With that historical milestone in mind, OC’s second offering, Jewelz, was a breath of fresh air for Hip Hop heads that still understood the value of real lyricism and crate digging. With a pristine white background and a jewel-incrusted pendant on display and a fairly regal logo font, OC could have been playing into the trend of untouchable bling. However, the ‘jewels’ OC offered were more like lessons on how to build a timeless body of work. OC collaborated with fellow Digging In The Crates Crew members Showbiz, Lord Finesse and Big L and producers Mr. Walt of the Beatminerz, Buckwild, DJ Ogee and DJ Premier. These collaborations guaranteed authentic rhymes and rhythms to nod your head to.
Jewelz opens with one of its heaviest tracks, My World, produced by DJ Premier. Preemo is always on point with the samples he uses to build his beats. In typical climatic fashion, DJ Premier loops a slow regal violin chant as OC introduces himself. Then the spooky spaghetti western synth begins and the bass and snare kick a slightly more upbeat yet melancholic melody. Seemlessly, My World blends in the second DJ Premier production, War Games with looped vocals, bare keys and a horn scratch. OC is joined by Organized Konfusion to spit layers upon layers of military metaphors.
Then you have the singles. Can’t Go Wrong produced by DJ Ogee and Far From Yours produced by Buckwild with an intro – that in my humble opinion is fire! – by DJ Premier (Again!). Can’t Go Wrong is real smooth with its American Tango (Weather Report) sample as the chorus and hook. OC analyses his relationship without sounding weak. If anything he sounds stronger which is cool because rappers usually lay bare their regret or their misgivings when it comes to sharing their space.
Far From Yours is slightly less refined than Can’t Go Wrong but that’s because it was a much more targeted mainstream hit. Yvette Michelle lends her soft voice to the backing vocals and Roc Raida handles the cuts. Even if most die-hard rap fans won’t claim Far From Yours as a favourite, it is irritatingly catchy and slips more into the guilty pleasure category.

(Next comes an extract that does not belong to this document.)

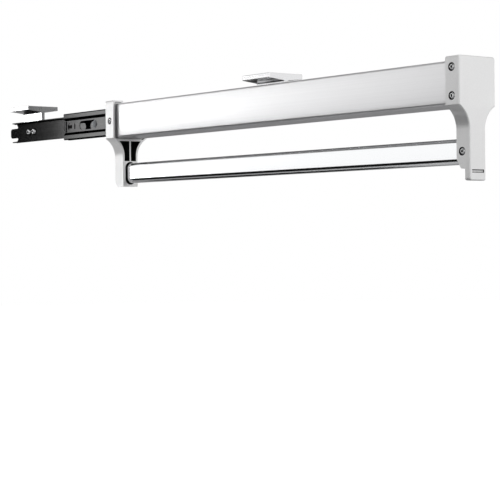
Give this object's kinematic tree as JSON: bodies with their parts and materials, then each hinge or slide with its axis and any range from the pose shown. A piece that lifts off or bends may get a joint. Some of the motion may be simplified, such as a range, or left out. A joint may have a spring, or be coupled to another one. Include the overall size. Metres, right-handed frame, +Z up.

While OC made sure to please the lovers, he also made sure the posses, clans and clicks had something to stomp too. M.U.G. and Win The G are duets with underground favourite, Freddie Foxxx (DJ Premier again and again!) but the real banger is Dangerous featuring fellow DITC member Big L (RIP). The snapping snare, fiery cuts and 7th Wonder key sample are the backbone of this awesome club banger that OC and Big L manhandle.
Rappers like to tell stories and OC is no exception. The Crow is a tale of unconscious encounters with Death and how these nightmare experiences force OC to reflect on his life. It’s a complex song that doesn’t spare on the vocab and descriptive layers. The beat is reminiscent of something Mobb Deep might rap to, just a little lighter.
You and Yours is DJ Ogee’s second track on Jewelz and if it isn’t as refined as Can’t Go Wrong, it’s still my favourite forgotten track off the album. Lonnie Liston Smith’s A Garden Of Peace has the hypnotic pull as an almost analogue sounding piano loop drives a good tempo. OC lets the listener know that he is the antidote to the bling era “Respect me like a Kennedy / Acknowledge my identity / O’s like a cure, I’m the source, the remedy—you know it”.
The last track I want to mention is the last track and title song, Jewelz. DJ Premier kils us with another amazing intro break before DITC Lord Finese takes control of the boards and OC serenades us out. The ascending Changing Faces sample by JJ Band and the chorus reminiscent of an Organized Konfusion hit (Stress) are catchy but it is really all about OC and his word penmanship that close the album.
“Yo, my movement motion smooth or rough as the ocean / Sometime, it slip away and I lose devotion / My judgement get cloudy, then I wanna get rowdy like Romania, terrorize like Saudi Arabia / My avians reflects my mood swing / Switch colors like a mood ring / Wifey telling me good things so I won’t strain.”
“Pouring rhymes like wine ‘til my cup runneth over / Temptation on my shoulder / I’m growing colder than a Polar bear / Thinking ‘bout a bank hold-up / I fall upon my lap and rest my head upon my kneecaps / Is it a crime that I be dreaming ‘bout the G’s, black?”